I’m finally starting to learn how to have fun with it. We have to get out of this conversation of one-upping each other with hours worked and recognition received. Yes, work hard, and make some sacrifices, but don’t sacrifice everything. Shoot things that genuinely fulfill you outside of daily work. Do things and meet people that challenge the ego rather than fuel it. Develop meaningful relationships with people who don’t care at all what you do. You’ll learn from them how to make images that engage past the photojournalism community. So, that’s my advice. Just let go for a change.
Born in Houston, Texas, (1993) Brittany Greeson spent the majority of her childhood between the great heights of the Appalachian Mountains in North Carolina and the rolling hills of Western Kentucky.

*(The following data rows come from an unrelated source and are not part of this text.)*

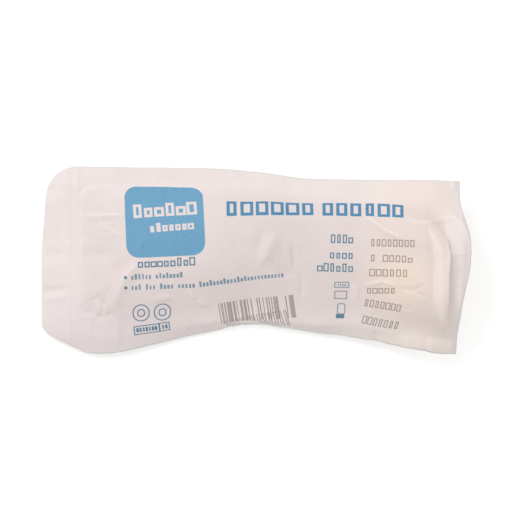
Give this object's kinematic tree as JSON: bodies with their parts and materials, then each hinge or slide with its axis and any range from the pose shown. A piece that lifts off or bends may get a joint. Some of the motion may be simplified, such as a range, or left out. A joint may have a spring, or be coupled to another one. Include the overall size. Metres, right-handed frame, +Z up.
{
  "type": "sealed oropharyngeal airway pouch",
  "caption": "Sealed paper and film peel pouch, bulging over a curved airway that lies on its side inside it, with a flat peel tab at one end and a raised flange end.",
  "frame": {"origin": "middle of the pouch's box, on the plane that it rests on", "axes": "+X along the pouch towards the flange end, +Y towards the long edge that is at the top of the picture, +Z up through the paper side"},
  "size_m": [0.1506, 0.066, 0.028],
  "materials": {
    "medical_paper": "matte",
    "pouch_film": "satin"
  },
  "bodies": {
    "root": {"sealed_pouch": "medical_paper"}
  },
  "joints": []
}
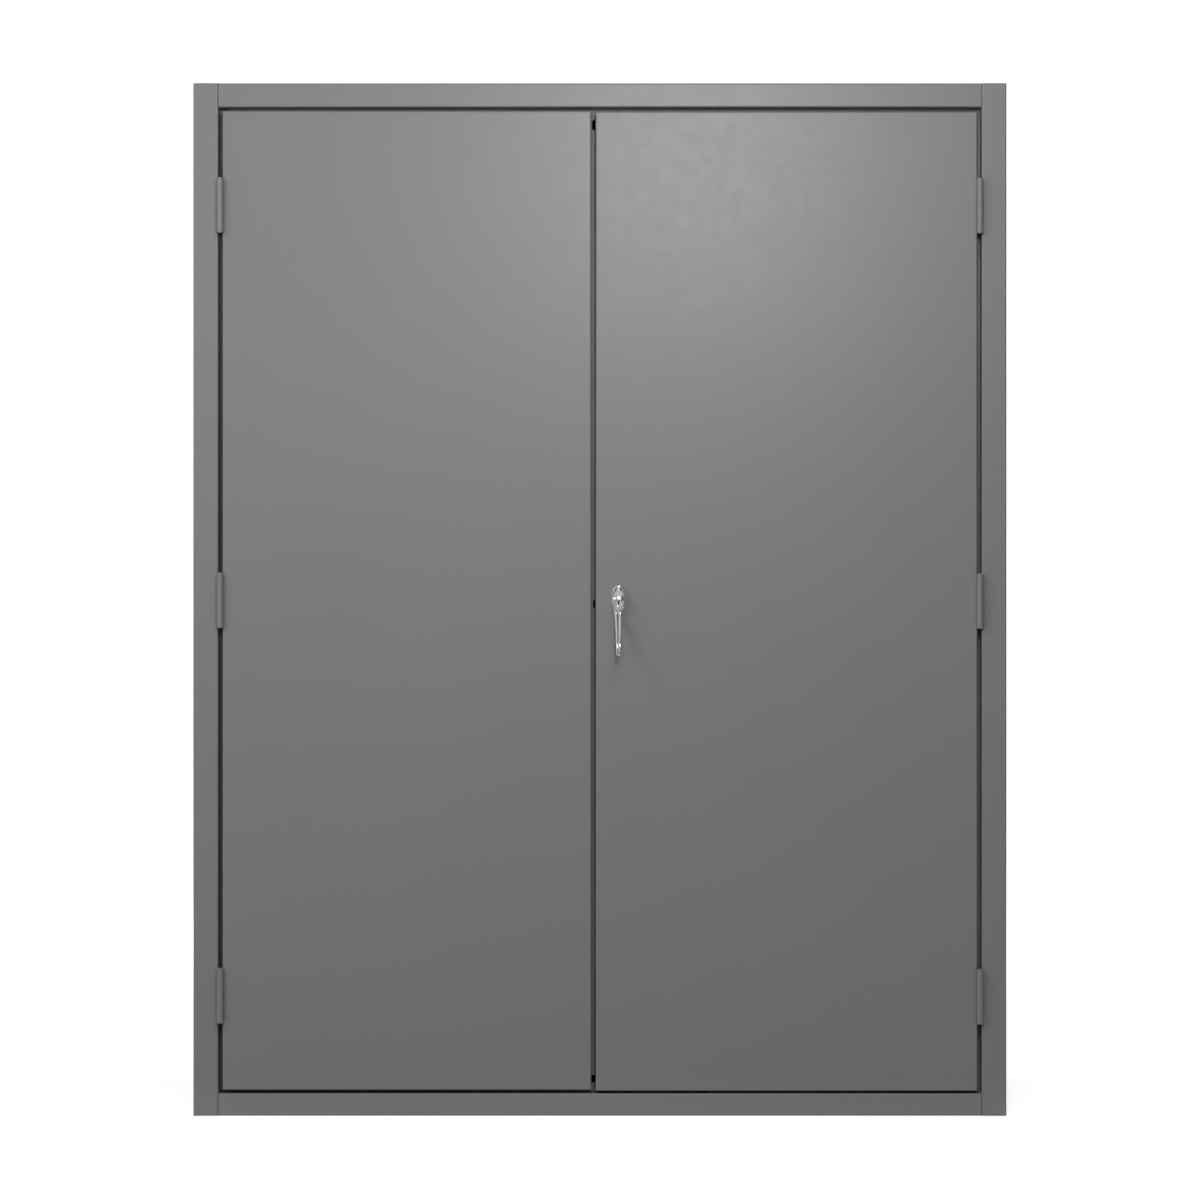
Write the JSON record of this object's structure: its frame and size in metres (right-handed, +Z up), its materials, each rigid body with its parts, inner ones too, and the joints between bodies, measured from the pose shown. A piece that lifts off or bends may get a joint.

Growing up in the South taught her to appreciate the quirks and little instances of beauty in the world but she somehow failed to pick up a Southern accent.
She is a student at Western Kentucky University seeking her BA in both Sociology and Photojournalism. In the Fall of 2014 she was an International Photojournalism student at The Danish School of Media and Journalism in Aarhus, Denmark. She has interned for The Oregonian, The Roanoke Times, The Flint Journal, and The Washington Post. Her work has been recognized by the Hearst Foundation, College Photographer of the Year, the National Press Photographers Association, and the Kentucky News Photographers Association. She will be attending the Eddie Adams Workshop in the Fall and upon graduation in the Spring of 2017, she hopes to continue chasing stories, whether it be in the freelance market or with a publication/agency. Flint, Michigan, a community of just under 100,000 people, will always have a special place in her heart.